Obama clearly wants to have unchecked power but not be thought of as authoritarian. He returned to the theme that he can create the due process and review within his own Administration that is obviously lacking in Congress or the courts. He went as far as to say that a simple committee of his making would have avoided the Snowden affair because the public would have accepted his word for the status of their rights and privacy. “There’s no doubt Mr. Snowden’s leaks triggered a much more rapid and passionate response than if I had simply appointed this review board.” In other words, I messed up by not first creating a screen for the programs to give my allies cover.  In the meantime, his Administration is moving to remove the greatest danger to their warrantless surveillance programs: people.

What was particularly galling was Obama’s statement that “[g]iven the history of abuse by governments, it’s right to ask questions about surveillance, particularly as technology is reshaping every aspect of our lives.” However, his administration has been classifying even legal argument to prevent such questions from being asked and has pursued both reporters and their sources for any stories informing the public. His Administration is the most anti-whistleblower government in modern history and has abused national security laws in the pursuit of leakers to an extent that would make Richard Nixon blush.

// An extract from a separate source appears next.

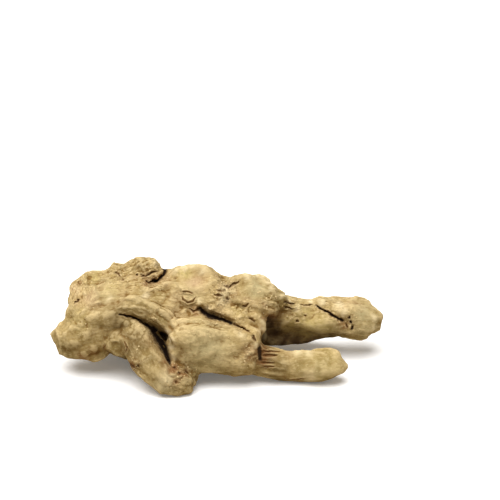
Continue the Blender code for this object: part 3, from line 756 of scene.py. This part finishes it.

Obama added as one of his great reforms on Friday that he would consider making the legal rationales for these programs more public despite the view that such classification was always ridiculous. So he will make legal arguments public and appoint his own committee to review his own policies.

Finally, he got away with telling the media that Snowden is not a whistleblower because he had “other avenues” to oppose the programs. Maintaining a straight face (and again without serious challenge from the press corp), Obama noted that “he can appear before a court with a lawyer and make his case.” First, by that definition, no one would be a whistleblower since they could all take the suicidal act of filing a public complaint or seeking judicial review. Second, if Snowden revealed the programs to an attorney, he would have been immediately charged. This is an Administration that put reporters under surveillance for speaking with leakers. It is also the Administration that has forced courts to dismiss dozens of public interest lawsuits by classifying the evidence needed to establish standing or the merits of the case. This includes the greatest victory of his Administration in killing the Clapper challenge (that’s right the same guy who lied to Congress recently). The Obama Administration succeeded in getting the Court to reject the standing of civil liberties groups and citizens to challenge the Obama Administration’s surveillance programs. President Obama has long been criticized for his opposition to such lawsuits and his Justice Department has continued a successful attack on the ability of citizens to challenge the unconstitutional actions of their government in the war on terror. The 5-4 opinion by Justice Samuel A. Alito Jr. insulated such programs from judicial review in yet another narrowing of standing rules. (After claiming that such surveillance programs were too classified to be discussed in courts, they then a few months later discussed such programs in the public only after Snowden’s disclosures).

The level of disingenuous arguments coming out of the Administration now amounts nothing short of open contempt for the public and its intelligence. With both parties working to support the effort, it could well succeed. However, the degree to which Obama feels free to make such transparent arguments show how little he has to fear from contradiction in the media or in Congress. It is simply a problem of optics with a public that still feels uncomfortable with the expanding Imperial President established in the last decade. It is hard to get a public back to sleep when they wake up in a nightmare. That is when you have to tell them soothing stories.

Source: CNN

138 thoughts on “Obama: Snowden Is No Patriot”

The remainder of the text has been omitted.